Fittingly for someone who has spent his career cultivating his image as an everyman, Zwirner is decked out in dark jeans, an open-necked shirt and a blazer. He looks smart without looking corporate, relaxed but not informal. There's nothing about his appearance that suggests his gallery has annual revenues in excess of US$200 million.

We're meeting in the second of Zwirner's two New York galleries, which sit only a block apart in the visual-arts hub of Chelsea. The gallery on West 19th Street was Zwirner's first site in the neighbourhood, but it's this specially designed five-storey building on West 20th Street that's now the hub of his operations. On top of these two New York spaces, Zwirner opened a London outpost in October 2012.

“Our business has been growing steadily over the past 20 years and I realised we needed a European headquarters,” Zwirner explains. “We analysed the situation and there's really no choice in my opinion – it's London that's the most important art town. It's an easy place for Americans to visit but also for people from the Middle East and from the Far East.”

Despite the British capital's prime position for travelling buyers, Zwirner is quick to point out that he still considers New York the art capital of the world. “There is no comparison between London and New York, I have to say. London has fantastic museums and great artists, but it doesn't have the density of collectors that New York has.”

Although buyers in both cities (and many others) are practically beating down Zwirner's door, he has a reputation for being particularly fussy about which collectors he sells to. “You have no idea how many sales we turn down,” Zwirner candidly admits. “We do not do that across the spectrum of the gallery but it's our responsibility when we work with an artist – especially when they're young.

“I'll give you an example: in 2013 we took on a very talented young British artist called Oscar Murillo. Oscar's work sells at auction for a multiple of what we charge, so we have a lot of people who look at his art not as art but as an asset. They say, ‘I can buy this for one price and sell it next week for another price.' That's not so interesting for us.
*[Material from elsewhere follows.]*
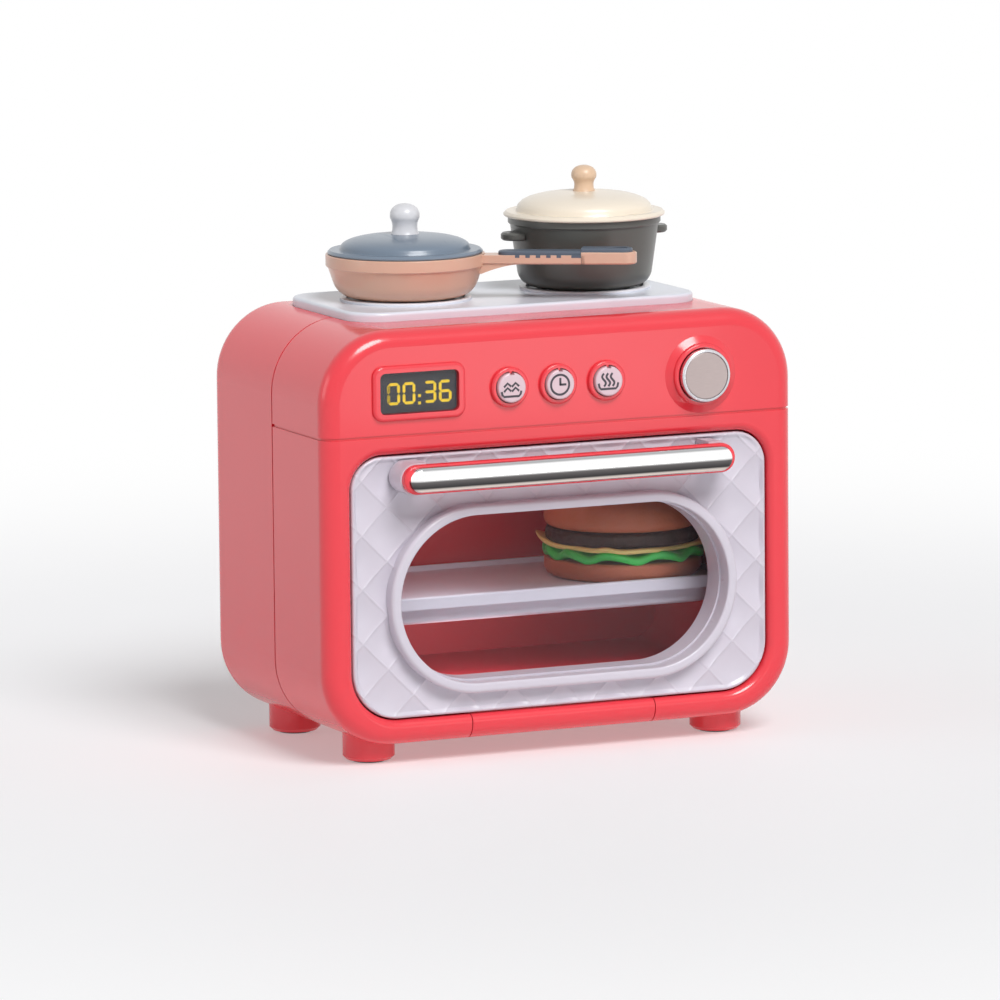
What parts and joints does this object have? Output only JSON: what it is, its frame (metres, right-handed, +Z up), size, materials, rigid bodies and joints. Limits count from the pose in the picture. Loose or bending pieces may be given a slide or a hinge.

“Then you might ask why are we not raising prices if we can. The problem is that we don't want to do this either, because we want to move prices up slowly so that museums can purchase the work, so that you can build a solid career [for the artist]. If a career's built just on price escalation you're probably not going to be in a good place in the long run.

“You want to support an artist, you don't want to control what they're doing. There were these two polls five years apart where artists picked their favourite gallery and we came on top twice. That's my proudest moment. To do that once and then do it again five years later is a testimony that we're really catering to artists' needs. And that's important.”

When he talks, Zwirner is eloquent and friendly but succinct. Yet as he starts discussing the artists on his roster, his enthusiasm begins to bubble to the surface. He represents a total of 48 artists, including sculptor Richard Serra, painters Luc Tuymans, Marlene Dumas and Neo Rauch and photographer Wolfgang Tillmans. But it's the gallery's exhibitions of work by Koons and Kusama that attract the biggest crowds. “A couple of months ago I was with Kusama in Tokyo,” he says, “and it's an incredible privilege to visit her and see her studio and her work.

“She somehow is able to create a universal language in her art that's just picked up by a very, very broad audience. You open an exhibition and you have children – children of eight years old – who show up and they're dressed like Kusama. They're already fans. And you have the most important curators of the most important institutions walk in and try to acquire work, so you have the broadest of all audiences. I always say that she's one of the few artists that has one foot in minimalism and the other one in pop art and there's no other artist like that.”

Zwirner is similarly passionate about Jeff Koons (“the one artist that crosses across all borders”), Jordan Wolfson (“wonderfully talented”) and, I would guess, every other artist that he represents. But his desire to keep these artists from wheeler-dealing buyers makes the frenzied world of art fairs something of a challenge for Zwirner, so much so that he once called the fairs “almost perverse” in an interview with The New Yorker.

“The perverse element is that you're not necessarily presenting work in the very best interest of the artist,” he concedes. “In a gallery you create spaces where you mostly present one artist and you give each work room and let it breathe. In the art fair, you usually have an overload of work and you create a very aggressive environment.

“But what's not perverse about art fairs – actually, what's very beautiful about them – is that they're a point of entry. It's very democratic: you can walk right up to the gallery owner, ask questions, it's not forbidding, sometimes the galleries can be a little forbidding. I think the art fairs are important.”

Zwirner has exhibited at every Art Basel in Hong Kong since 2011 (back when the fair was still Art HK), and this continued participation has long had industry observers wondering if he's planning on opening a gallery in the city.

“In the next five to 10 years I would imagine that we'd have a presence in Asia,” he confirms. “If I had a crystal ball, I'd say that presence would be in Hong Kong. Is it going to be a big gallery or a smart office space where we can show things? I'm not totally sure. But it's on my list.”